▸ What this task involves:
Filter this data down to the lines that hold "MESH", and copy them.

▸ Collected material:
**********
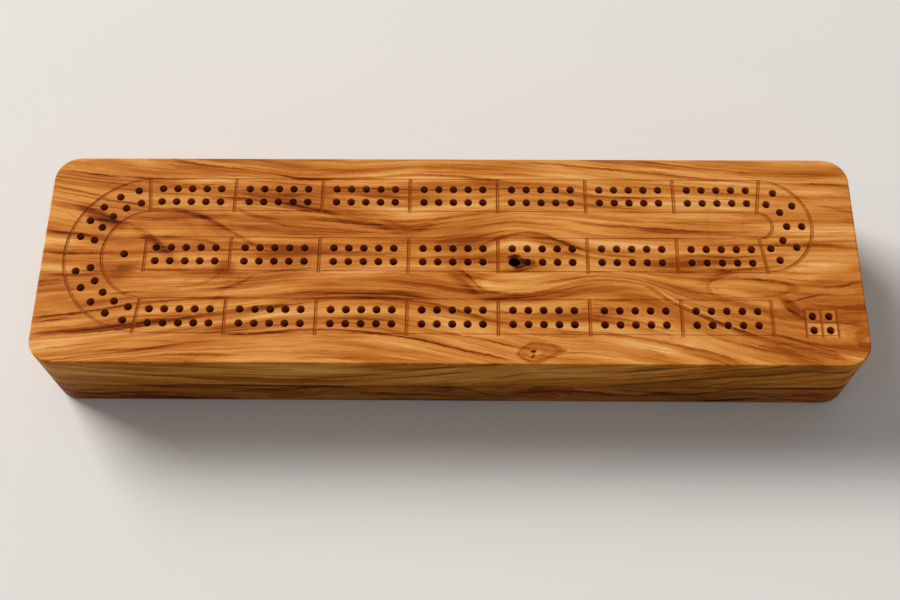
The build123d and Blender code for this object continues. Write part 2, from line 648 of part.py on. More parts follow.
def make_knob_screw():
    """The machine screw that holds the knob from inside the drawer."""
    profile = countersunk_profile(
        KNOB_SCREW_DIAMETER / 2, KNOB_SCREW_HEAD_DIAMETER / 2, KNOB_SCREW_HEAD_HEIGHT,
        DRAWER_FRONT_THICKNESS + KNOB_SCREW_BITE,
    )
    screw = turned(profile, knob_screw_place())
    return screw - screw_slot(knob_screw_place(), KNOB_SCREW_HEAD_DIAMETER / 2)


# ---------------------------------------------------------------- pegs

def make_peg(place):
    """A turned peg: bevelled shaft, collar, waist and a barrel head with a domed end."""
    shaft = PEG_SHAFT_DIAMETER / 2
    head = PEG_HEAD_DIAMETER / 2
    collar = PEG_COLLAR_DIAMETER / 2
    tip_radius = shaft - PEG_TIP_BEVEL
    waist_top = PEG_COLLAR_HEIGHT + PEG_WAIST_LENGTH
    barrel_low = waist_top + PEG_SHOULDER_HEIGHT
    barrel_top = PEG_HEAD_LENGTH - PEG_CROWN_RISE
    half_section = make_face([
        line_run(
            (0, -PEG_SHAFT_LENGTH), (tip_radius, -PEG_SHAFT_LENGTH),
            (shaft, PEG_TIP_BEVEL - PEG_SHAFT_LENGTH), (shaft, 0), (collar, 0),
            (collar, PEG_COLLAR_HEIGHT),
        ),
        cove_arc(collar, PEG_WAIST_DIAMETER / 2, PEG_COLLAR_HEIGHT, waist_top),
        line_run((collar, waist_top), (head, barrel_low), (head, barrel_top)),
        dome_arc(head, barrel_top, PEG_HEAD_LENGTH),
        line_run((0, PEG_HEAD_LENGTH), (0, -PEG_SHAFT_LENGTH)),
    ])
    return place * revolve(half_section, Axis.Z)


# ---------------------------------------------------------------- every node

def all_nodes():
    """Each physical piece under its node name."""
    nodes = {
        "top_board": make_top_board(),
        "base_board": make_base_board(),
        "stop_screw": make_stop_screw(),
        "case_magnet": make_case_magnet(),
        "drawer_front": make_drawer_front(),
        "drawer_side_rear": make_drawer_side(1),
        "drawer_side_near": make_drawer_side(-1),
        "drawer_back": make_drawer_back(),
        "drawer_bottom": make_drawer_bottom(),
        "drawer_dowels": make_drawer_dowels(),
        "drawer_magnet": make_drawer_magnet(),
        "drawer_knob": make_drawer_knob(),
        "knob_screw": make_knob_screw(),
        "card_divider": cross_panel(DIVIDER_REAR_X, DIVIDER_FACE_X),
        "peg_block": make_peg_block(),
    }
    for index, place in enumerate(peg_places()):
        metal = "brass" if index < PEGS_PER_PLAYER else "steel"
        nodes[f"peg_{metal}_{index % PEGS_PER_PLAYER + 1}"] = make_peg(place)
    return nodes


os.makedirs("parts", exist_ok=True)
for node_name, node_shape in all_nodes().items():
    export_step(node_shape, f"parts/{node_name}.step")
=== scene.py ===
"""Cribbage box with drawer: finishes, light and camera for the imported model.

The case is two olive-wood boards. Sizes inside the materials are millimetres, because a
grain figure is easier to read in them; everything placed in the scene is in metres.
"""

from math import radians

import bpy
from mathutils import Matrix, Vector


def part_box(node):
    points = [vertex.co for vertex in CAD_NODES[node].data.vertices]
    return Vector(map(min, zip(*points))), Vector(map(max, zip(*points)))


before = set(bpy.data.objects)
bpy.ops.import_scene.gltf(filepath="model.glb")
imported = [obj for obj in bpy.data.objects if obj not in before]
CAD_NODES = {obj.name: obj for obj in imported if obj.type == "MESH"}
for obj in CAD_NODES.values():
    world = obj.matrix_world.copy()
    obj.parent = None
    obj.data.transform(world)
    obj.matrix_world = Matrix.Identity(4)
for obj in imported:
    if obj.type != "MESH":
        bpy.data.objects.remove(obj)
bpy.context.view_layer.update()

# -------------------- top board
# The upper board is oiled olive wood, drilled and cut on its face. Its figure is drawn the
# way it lies in the plank: guide lines give the run of the grain, listed streaks give the
# dark growth lines, and patches and eyes give the broad tones and the knots.

CASE_TOP_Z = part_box("top_board")[1][2] * 1000
CASE_HALF_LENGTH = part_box("top_board")[1][0] * 1000
CASE_HALF_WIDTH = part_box("top_board")[1][1] * 1000
CASE_CORNER_RADIUS = 12.0
LANE_SPACING = 31.55
TRACK_CENTRE_Y = 1.25
TRACK_HALF_WIDTH = 44.0
BAND_HALF_WIDTH = 8.7
GROUP_PITCH = 41.7
GAP_LINE_X = -102.25
GAP_LINES_MIDDLE_X = 2.0
GAP_LINES_HALF_RUN = 125.0
LINE_HALF_WIDTH = 0.55
START_X = 169.3
START_Y = -32.6
START_CELL_X = 7.15
# Cut lines that close a lane: place along the board, the lane's middle and the lean.
END_LINES = (
    (-142.9, 32.8, -0.105), (-142.1, 1.25, 0.0), (-142.9, -30.3, 0.105),
    (146.3, 32.8, 0.14), (146.3, 1.25, -0.14), (147.3, -30.3, 0.0),
)
# The turns' rings: centre, radius and which side of it they lie on.
TURN_RINGS = (
    (-139.6, 1.25, 22.85, -1.0), (-139.6, 1.25, 40.25, -1.0),
    (144.6, 17.0, 7.1, 1.0), (145.7, 17.0, 24.5, 1.0),
)
# Added to a distance where a cut line ends, so that nothing past its end is scorched.
FAR_OFF = 50.0
# A float curve runs from 0 to 1 both ways; it stands for this much of the board.
CURVE_HALF_X = 200.0
CURVE_HALF_Y = 100.0


def fill(tree, value, socket):
    """Sets a socket from a plain value or links it from another socket."""
    if isinstance(value, bpy.types.NodeSocket):
        tree.links.new(value, socket)
    else:
        socket.default_value = value


def calc(tree, operation, *values):
    """One step of arithmetic."""
    node = tree.nodes.new("ShaderNodeMath")
    node.operation = operation
    for value, socket in zip(values, node.inputs):
        fill(tree, value, socket)
    return node.outputs[0]


def minus(tree, first, second):
    """The difference of two values."""
    return calc(tree, "SUBTRACT", first, second)


def add_times(tree, value, factor, base):
    """A base value plus another value times a factor."""
    return calc(tree, "MULTIPLY_ADD", value, factor, base)


def times(tree, first, *others):
    """The product of two or more values."""
    for other in others:
        first = calc(tree, "MULTIPLY", first, other)
    return first


def gap(tree, first, second):
    """How far apart two values are."""
    return calc(tree, "ABSOLUTE", minus(tree, first, second))


def hypotenuse(tree, x, y):
    """How far (x, y) lies from (0, 0)."""
    return calc(tree, "SQRT", calc(tree, "ADD", times(tree, x, x), times(tree, y, y)))


def limit(tree, value, low=0.0, high=1.0):
    """Keeps a value between two others."""
    return calc(tree, "MAXIMUM", calc(tree, "MINIMUM", value, high), low)


def remap(tree, value, from_low, from_high, to_low=0.0, to_high=1.0):
    """A change of range, smooth at both ends and flat outside."""
    node = tree.nodes.new("ShaderNodeMapRange")
    node.interpolation_type = "SMOOTHSTEP"
    node.clamp = False
    for number, socket in zip((value, from_low, from_high, to_low, to_high), node.inputs):
        fill(tree, number, socket)
    return node.outputs[0]


def point(tree, x, y, z):
    """Three numbers joined into a vector."""
    node = tree.nodes.new("ShaderNodeCombineXYZ")
    for value, socket in zip((x, y, z), node.inputs):
        fill(tree, value, socket)
    return node.outputs[0]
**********
▸ Task output:
CAD_NODES = {obj.name: obj for obj in imported if obj.type == "MESH"}
    if obj.type != "MESH":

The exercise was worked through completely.